An anonymous reader writes "According to recent benchmarks by Phoronix, using the GNOME Shell will cause a large performance hit when running OpenGL games on Linux. Using Unity and GNOME Shell are also hitting various bugs in the open-source drivers."

5 of 232 comments (clear)

  1. Dropping in Quality by bky1701 · · Score: 5, Insightful

    Not that long ago I had to actually make a decision as to which window manager to use based on the features they supported. However, over the last three years, I've watched both Gnome and KDE go from stable to hacked together pieces of crap that barely run. I stayed on KDE3 for a very long time after 4 was released, because, as has become common, it was released completely unfinished. However I was forced to upgrade because almost no distro supports KDE3 anymore.
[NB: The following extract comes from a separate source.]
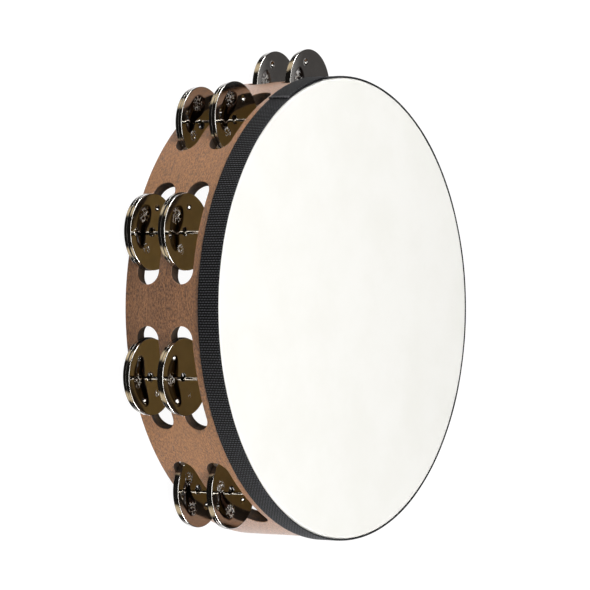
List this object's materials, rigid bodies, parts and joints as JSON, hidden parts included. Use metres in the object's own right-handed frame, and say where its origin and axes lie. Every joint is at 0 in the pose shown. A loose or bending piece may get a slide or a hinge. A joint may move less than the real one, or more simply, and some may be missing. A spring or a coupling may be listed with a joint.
{
  "type": "headed tambourine",
  "caption": "Wooden hoop with a glued drum head under a webbing band, and two rows of loose paired jingles on pins in slots round the hoop.",
  "frame": {"origin": "on the drum's axis, in the plane of the open rim that it rests on", "axes": "+Z along the drum's axis towards the head; -Y towards the stretch without jingles, where the hand holds the hoop"},
  "size_m": [0.2768, 0.2739, 0.061],
  "materials": {
    "wood": "brown stained hardwood, open grain, satin",
    "skin": "bleached drum skin, smooth, matt",
    "webbing": "black ribbed webbing",
    "pin_steel": "plain drawn steel pin",
    "jingle_metal": "polished dark nickel plate on sheet steel"
  },
  "bodies": {
    "drum": {"shell": "wood", "drum_head": "skin", "webbing_band": "webbing", "jingle_pins": "pin_steel"},
    "jingle_rim_row_1_lower": {"jingle_rim_row_1_lower": "jingle_metal"},
    "jingle_rim_row_1_upper": {"jingle_rim_row_1_upper": "jingle_metal"},
    "jingle_rim_row_2_lower": {"jingle_rim_row_2_lower": "jingle_metal"},
    "jingle_rim_row_2_upper": {"jingle_rim_row_2_upper": "jingle_metal"},
    "jingle_rim_row_3_lower": {"jingle_rim_row_3_lower": "jingle_metal"},
    "jingle_rim_row_3_upper": {"jingle_rim_row_3_upper": "jingle_metal"},
    "jingle_rim_row_4_lower": {"jingle_rim_row_4_lower": "jingle_metal"},
    "jingle_rim_row_4_upper": {"jingle_rim_row_4_upper": "jingle_metal"},
    "jingle_rim_row_5_lower": {"jingle_rim_row_5_lower": "jingle_metal"},
    "jingle_rim_row_5_upper": {"jingle_rim_row_5_upper": "jingle_metal"},
    "jingle_rim_row_6_lower": {"jingle_rim_row_6_lower": "jingle_metal"},
    "jingle_rim_row_6_upper": {"jingle_rim_row_6_upper": "jingle_metal"},
    "jingle_rim_row_7_lower": {"jingle_rim_row_7_lower": "jingle_metal"},
    "jingle_rim_row_7_upper": {"jingle_rim_row_7_upper": "jingle_metal"},
    "jingle_rim_row_8_lower": {"jingle_rim_row_8_lower": "jingle_metal"},
    "jingle_rim_row_8_upper": {"jingle_rim_row_8_upper": "jingle_metal"},
    "jingle_rim_row_9_lower": {"jingle_rim_row_9_lower": "jingle_metal"},
    "jingle_rim_row_9_upper": {"jingle_rim_row_9_upper": "jingle_metal"},
    "jingle_head_row_1_lower": {"jingle_head_row_1_lower": "jingle_metal"},
    "jingle_head_row_1_upper": {"jingle_head_row_1_upper": "jingle_metal"},
    "jingle_head_row_2_lower": {"jingle_head_row_2_lower": "jingle_metal"},
    "jingle_head_row_2_upper": {"jingle_head_row_2_upper": "jingle_metal"},
    "jingle_head_row_3_lower": {"jingle_head_row_3_lower": "jingle_metal"},
    "jingle_head_row_3_upper": {"jingle_head_row_3_upper": "jingle_metal"},
    "jingle_head_row_4_lower": {"jingle_head_row_4_lower": "jingle_metal"},
    "jingle_head_row_4_upper": {"jingle_head_row_4_upper": "jingle_metal"},
    "jingle_head_row_5_lower": {"jingle_head_row_5_lower": "jingle_metal"},
    "jingle_head_row_5_upper": {"jingle_head_row_5_upper": "jingle_metal"},
    "jingle_head_row_6_lower": {"jingle_head_row_6_lower": "jingle_metal"},
    "jingle_head_row_6_upper": {"jingle_head_row_6_upper": "jingle_metal"},
    "jingle_head_row_7_lower": {"jingle_head_row_7_lower": "jingle_metal"},
    "jingle_head_row_7_upper": {"jingle_head_row_7_upper": "jingle_metal"},
    "jingle_head_row_8_lower": {"jingle_head_row_8_lower": "jingle_metal"},
    "jingle_head_row_8_upper": {"jingle_head_row_8_upper": "jingle_metal"},
    "jingle_head_row_9_lower": {"jingle_head_row_9_lower": "jingle_metal"},
    "jingle_head_row_9_upper": {"jingle_head_row_9_upper": "jingle_metal"}
  },
  "joints": [
    {"name": "jingle_rim_row_1_lower_slide", "type": "slide", "parent": "drum", "child": "jingle_rim_row_1_lower", "axis": [0, 0, 1], "range_m": [0, 0.00475]},
    {"name": "jingle_rim_row_1_upper_slide", "type": "slide", "parent": "jingle_rim_row_1_lower", "child": "jingle_rim_row_1_upper", "axis": [0, 0, 1], "range_m": [0, 0.00475]},
    {"name": "jingle_rim_row_2_lower_slide", "type": "slide", "parent": "drum", "child": "jingle_rim_row_2_lower", "axis": [0, 0, 1], "range_m": [0, 0.00475]},
    {"name": "jingle_rim_row_2_upper_slide", "type": "slide", "parent": "jingle_rim_row_2_lower", "child": "jingle_rim_row_2_upper", "axis": [0, 0, 1], "range_m": [0, 0.00475]},
    {"name": "jingle_rim_row_3_lower_slide", "type": "slide", "parent": "drum", "child": "jingle_rim_row_3_lower", "axis": [0, 0, 1], "range_m": [0, 0.00475]},
    {"name": "jingle_rim_row_3_upper_slide", "type": "slide", "parent": "jingle_rim_row_3_lower", "child": "jingle_rim_row_3_upper", "axis": [0, 0, 1], "range_m": [0, 0.00475]},
    {"name": "jingle_rim_row_4_lower_slide", "type": "slide", "parent": "drum", "child": "jingle_rim_row_4_lower", "axis": [0, 0, 1], "range_m": [0, 0.00475]},
    {"name": "jingle_rim_row_4_upper_slide", "type": "slide", "parent": "jingle_rim_row_4_lower", "child": "jingle_rim_row_4_upper", "axis": [0, 0, 1], "range_m": [0, 0.00475]},
    {"name": "jingle_rim_row_5_lower_slide", "type": "slide", "parent": "drum", "child": "jingle_rim_row_5_lower", "axis": [0, 0, 1], "range_m": [0, 0.00475]},
    {"name": "jingle_rim_row_5_upper_slide", "type": "slide", "parent": "jingle_rim_row_5_lower", "child": "jingle_rim_row_5_upper", "axis": [0, 0, 1], "range_m": [0, 0.00475]},
    {"name": "jingle_rim_row_6_lower_slide", "type": "slide", "parent": "drum", "child": "jingle_rim_row_6_lower", "axis": [0, 0, 1], "range_m": [0, 0.00475]},
    {"name": "jingle_rim_row_6_upper_slide", "type": "slide", "parent": "jingle_rim_row_6_lower", "child": "jingle_rim_row_6_upper", "axis": [0, 0, 1], "range_m": [0, 0.00475]},
    {"name": "jingle_rim_row_7_lower_slide", "type": "slide", "parent": "drum", "child": "jingle_rim_row_7_lower", "axis": [0, 0, 1], "range_m": [0, 0.00475]},
    {"name": "jingle_rim_row_7_upper_slide", "type": "slide", "parent": "jingle_rim_row_7_lower", "child": "jingle_rim_row_7_upper", "axis": [0, 0, 1], "range_m": [0, 0.00475]},
    {"name": "jingle_rim_row_8_lower_slide", "type": "slide", "parent": "drum", "child": "jingle_rim_row_8_lower", "axis": [0, 0, 1], "range_m": [0, 0.00475]},
    {"name": "jingle_rim_row_8_upper_slide", "type": "slide", "parent": "jingle_rim_row_8_lower", "child": "jingle_rim_row_8_upper", "axis": [0, 0, 1], "range_m": [0, 0.00475]},
    {"name": "jingle_rim_row_9_lower_slide", "type": "slide", "parent": "drum", "child": "jingle_rim_row_9_lower", "axis": [0, 0, 1], "range_m": [0, 0.00475]},
    {"name": "jingle_rim_row_9_upper_slide", "type": "slide", "parent": "jingle_rim_row_9_lower", "child": "jingle_rim_row_9_upper", "axis": [0, 0, 1], "range_m": [0, 0.00475]},
    {"name": "jingle_head_row_1_lower_slide", "type": "slide", "parent": "drum", "child": "jingle_head_row_1_lower", "axis": [0, 0, 1], "range_m": [0, 0.00475]},
    {"name": "jingle_head_row_1_upper_slide", "type": "slide", "parent": "jingle_head_row_1_lower", "child": "jingle_head_row_1_upper", "axis": [0, 0, 1], "range_m": [0, 0.00475]},
    {"name": "jingle_head_row_2_lower_slide", "type": "slide", "parent": "drum", "child": "jingle_head_row_2_lower", "axis": [0, 0, 1], "range_m": [0, 0.00475]},
    {"name": "jingle_head_row_2_upper_slide", "type": "slide", "parent": "jingle_head_row_2_lower", "child": "jingle_head_row_2_upper", "axis": [0, 0, 1], "range_m": [0, 0.00475]},
    {"name": "jingle_head_row_3_lower_slide", "type": "slide", "parent": "drum", "child": "jingle_head_row_3_lower", "axis": [0, 0, 1], "range_m": [0, 0.00475]},
    {"name": "jingle_head_row_3_upper_slide", "type": "slide", "parent": "jingle_head_row_3_lower", "child": "jingle_head_row_3_upper", "axis": [0, 0, 1], "range_m": [0, 0.00475]},
    {"name": "jingle_head_row_4_lower_slide", "type": "slide", "parent": "drum", "child": "jingle_head_row_4_lower", "axis": [0, 0, 1], "range_m": [0, 0.00475]},
    {"name": "jingle_head_row_4_upper_slide", "type": "slide", "parent": "jingle_head_row_4_lower", "child": "jingle_head_row_4_upper", "axis": [0, 0, 1], "range_m": [0, 0.00475]},
    {"name": "jingle_head_row_5_lower_slide", "type": "slide", "parent": "drum", "child": "jingle_head_row_5_lower", "axis": [0, 0, 1], "range_m": [0, 0.00475]},
    {"name": "jingle_head_row_5_upper_slide", "type": "slide", "parent": "jingle_head_row_5_lower", "child": "jingle_head_row_5_upper", "axis": [0, 0, 1], "range_m": [0, 0.00475]},
    {"name": "jingle_head_row_6_lower_slide", "type": "slide", "parent": "drum", "child": "jingle_head_row_6_lower", "axis": [0, 0, 1], "range_m": [0, 0.00475]},
    {"name": "jingle_head_row_6_upper_slide", "type": "slide", "parent": "jingle_head_row_6_lower", "child": "jingle_head_row_6_upper", "axis": [0, 0, 1], "range_m": [0, 0.00475]},
    {"name": "jingle_head_row_7_lower_slide", "type": "slide", "parent": "drum", "child": "jingle_head_row_7_lower", "axis": [0, 0, 1], "range_m": [0, 0.00475]},
    {"name": "jingle_head_row_7_upper_slide", "type": "slide", "parent": "jingle_head_row_7_lower", "child": "jingle_head_row_7_upper", "axis": [0, 0, 1], "range_m": [0, 0.00475]},
    {"name": "jingle_head_row_8_lower_slide", "type": "slide", "parent": "drum", "child": "jingle_head_row_8_lower", "axis": [0, 0, 1], "range_m": [0, 0.00475]},
    {"name": "jingle_head_row_8_upper_slide", "type": "slide", "parent": "jingle_head_row_8_lower", "child": "jingle_head_row_8_upper", "axis": [0, 0, 1], "range_m": [0, 0.00475]},
    {"name": "jingle_head_row_9_lower_slide", "type": "slide", "parent": "drum", "child": "jingle_head_row_9_lower", "axis": [0, 0, 1], "range_m": [0, 0.00475]},
    {"name": "jingle_head_row_9_upper_slide", "type": "slide", "parent": "jingle_head_row_9_lower", "child": "jingle_head_row_9_upper", "axis": [0, 0, 1], "range_m": [0, 0.00475]}
  ]
}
    Well, that was great! Almost every feature I used either gone or mangled. It can no longer render windows properly, causes video playback to jump and freeze, and is now almost entirely unusable with my new video card. Gnome is even worse.

    So, as a strong proponent of open source software, I am really dismayed. I can't even use Linux anymore because no window manager works right with my ATI card, and even before that, were barely usable (older Nvidia) without glitches. How am I supposed to advocate that others use it if I can't?

    I think Linux needs a complete change in focus and methodology, or it is going to end up losing what little market share it has. It is time to stop trying to copy Apple UIs and time to start worrying about stability. This whole batch of project managers has failed us - we need mass forks of major projects.

    But then, what do I know? I'm a windows user, again...

    1. Re:Dropping in Quality by serviscope_minor · · Score: 5, Insightful

      [all WMs seem to suck now...]

      Use FVWM :)

      I think Linux needs a complete change in focus and methodology, or it is going to end up losing what little market share it has. It is time to stop trying to copy Apple UIs and time to start worrying about stability.

      I wholeheartedly agree (caveats below). The obsession with copying interfaces is getting really annoying now. Back in the day when Win9X seemed to be the thing to copy, I could afford a Windows machine (in fact I had a partition then), but I preferred the unixy UI that Linux had. I found creeping windows-isms an unpleasant change. Now Apple seems to be the thing to copy. I can afford to buy an Apple if I want one, but I don't. I prefer the user interfaces that Linux has available, and so I find the creeping appleism's really annoying.

      It also comes with this rather annoying de-facto assumption that anything Apple does must necessarily be better.

      Ever time I sit down at a new ubuntu install, I find the interface less like what I am used to, and more like interfaces that I actively avoid.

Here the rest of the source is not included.